March 08, 2023
Treating laboratory mice with a novel neutrophil-activating therapy was associated with the elimination of several types of tumors and a reduction in the number and size of subsequent metastases, according to recent findings from Stanford Medicine. Edgar Engleman, MD, medical director of Stanford Blood Center, is the senior author of the research, which was published Jan. 26 in Cancer Cell. Postdoctoral scholar Ian Linde, PhD, is the study’s first author.
The study resulted from Linde injecting tumors in laboratory mice with various combinations of cytokines that Engleman’s laboratory had previously shown modulated the immune response to cancers.
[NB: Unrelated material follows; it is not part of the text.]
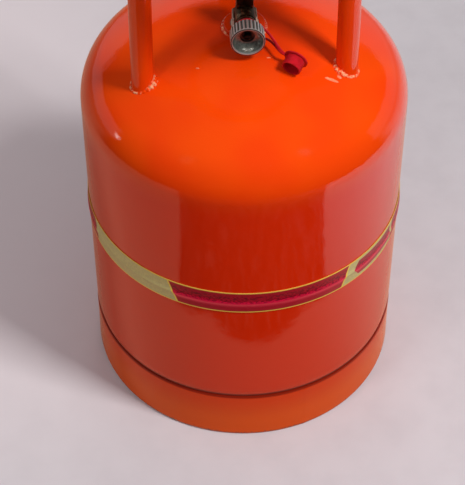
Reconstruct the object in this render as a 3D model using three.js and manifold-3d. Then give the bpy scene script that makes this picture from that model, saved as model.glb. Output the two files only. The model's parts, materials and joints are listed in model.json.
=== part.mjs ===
// Gas cylinder: a deep-drawn steel bottle with a foot ring, a three-legged carrying handle,
// a brass valve with a ribbed handwheel, and a moulded closure cap on its strap.
// Millimetres, +Z up, origin on the floor under the bottle's axis; the handwheel faces -Y.
import * as THREE from 'three';
import { mergeVertices } from 'three/addons/utils/BufferGeometryUtils.js';
import Module from 'manifold-3d';

const wasm = await Module();
wasm.setup();

// Clearance between pieces that touch
const gap = 0.3;

// Bottle
const bodyRadius = 150;
const shellWall = 3;
const shoulderHeight = 326.5;
const topKnuckle = 47;
const topCrown = 245;
const bottomTangent = 70;
const bottomKnuckle = 40;
const bottomCrown = 400;
const girthHeight = 200.6;
const girthWeldWidth = 6;
const girthCrownHeight = 0.9;
const joggleLap = 14;

// Foil belt over the girth weld
const beltBelowWeld = 12.4;
const beltAboveWeld = 14.1;
const beltBottom = girthHeight - beltBelowWeld;
const beltTop = girthHeight + beltAboveWeld;
const beltThickness = 0.5;

// Foot ring
const footFlare = 0.8;
const footTopInset = 1.6;
const footRadius = bodyRadius + footFlare;
const footTopRadius = bodyRadius - footTopInset;
const footWall = 3;
const footTop = 62;
const footLipWidth = 7;
const footLipChamfer = 1;
const footWeldSize = 4;

// Valve boss
const bossRadius = 18.5;
const bossRise = 4.5;
const bossBore = 12.6;
const bossStubRadius = 15.5;
const bossLength = 25;
const bossWeldSize = 3.5;

// Handle
const handleCentreX = -3.5;
const legInset = 51;
const legLean = 2;
const legCircle = bodyRadius - legInset;
const ringCircle = legCircle - legLean;
const ringHeight = 540;
const tubeRadius = 10;
const tubeWall = 2;
const ventRadius = 4;
const ventDepth = 15;
const legWeldSize = 4.2;
const ringWeldSize = 2.4;
const ringWeldHeight = 9;
const legAngles = { left: 210, right: 341, rear: 99 };

// Valve body; its own height zero is the top of the boss
const valveTurn = 3.5;
const stemLength = 21;
const hexAcross = 21.7;
const hexHeight = 11;
const columnWidth = 14.7;
const columnFront = 7.4;
const columnBack = 9.6;
const columnHeight = 38;
const bonnetHeight = 15.5;
const collarRadius = 8.9;
const collarFront = 19.3;
const outletRadius = 8;
const outletTop = 54;
const outletChamfer = 1;
const outletBore = 4;
const outletBoreDepth = 20;
const passageRadius = 2.6;
const inletBack = 5.4;
const seatFace = -1;
const seatHoleRadius = 2;
const chamberRadius = 5.5;

// Bonnet nut and gasket
const counterboreRadius = 7;
const counterboreDepth = 9.8;
const gasketThickness = 1.5;
const nutHeadRadius = 8.4;
const nutHeadLength = 1.6;
const neckRadius = 6.4;
const neckFront = 29.5;

// Spindles and seat
const stemRadius = 3;
const spindleFlangeRadius = 4.6;
const spindleFlangeLength = 2;
const sealBack = 24;
const sealSection = 1.3;
const tongueThickness = 2;
const tongueHalfWidth = 3.3;
const tongueReach = 1;
const padRadius = 3.6;
const padThickness = 2;
const lowerSpindleLength = 7.6;
const seatTravel = 2.5;
const slotDepth = seatTravel + tongueReach + gap;
const spindleFlangeBack = seatFace + padThickness + lowerSpindleLength + seatTravel + 4 * gap;

// Handwheel and its screw
const wheelBack = 31.9;
const wheelFront = 45.5;
const wheelRadius = 15.2;
const wheelChamfer = 0.8;
const ribDepth = 0.7;
const ribCount = 28;
const rimRadius = 13.6;
const dishRadius = 6.2;
const dishDepth = 8;
const hubFloor = 36;
const hubRadius = 6;
const driveSide = 4.2;
const washerRadius = 4.4;
const washerThickness = 0.8;
const screwHeadRadius = 3.4;
const screwHeadHeight = 2.2;
const screwRadius = 1.2;
const screwLength = 6;
const screwSlot = 0.9;

// Outlet gasket and closure cap with its strap
const outletGasketThickness = 1.6;
const outletGasketWidth = 1.2;
const capLength = 11.4;
const capRadius = 8.75;
const capWall = 1.3;
const capFlangeRadius = 10.9;
const capFlangeThickness = 1.5;
const capAzimuth = -49;
const capReach = 63;
const capHeading = 246;
const strapRadius = 1.15;
const strapSlack = 2.2;
const strapForward = 1.5;
const strapRoot = 1;
const strapTabReach = 2;
const strapTabRise = 0.5;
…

In initial studies, Linde injected a combination of tumor necrosis factor, a CD40 agonist and a tumor-binding antibody into the tumors of eight mice with melanoma. The therapy – called “neutrophil-activating therapy” by investigators – resulted in mobilization of large numbers of neutrophils in the blood that infiltrated and eliminated tumors in seven out of eight mice. They remained cancer free until the end of the study five months later. Moreover, distant metastases in the lungs were also largely eliminated.
In a follow-up study of mice with cancers of the skin, lung, breast and colon, the therapy eliminated tumors in 7 of 10 mice with melanoma, 8 of 10 with mammary cancer, 8 of 10 with colon cancer and 4 of 10 with lung cancer. In contrast, no mice that were pre-treated with an antibody that eliminates neutrophils lived to the end of the experiment. According to researchers, these findings indicate that the cancer-killing activity was due to the tumor-infiltrating neutrophils.
Linde and his co-investigators also determined that the same combination therapy activates human neutrophils in vitro and enabled the lysis of human tumor cells. According to the investigators, the approach could be useful in treating people with many types of cancer.
“This suggests that we might be able to use activated neutrophils as a cell therapy,” Engleman said in a media statement. “We could remove a patient’s neutrophils and activate them in the laboratory before giving them back to the patient. This is completely different from current T cell-based cell therapies, and because there is no overlap, we might be able to use them in combination to great effect.”
Engleman and Linde have filed a patent application based on the research.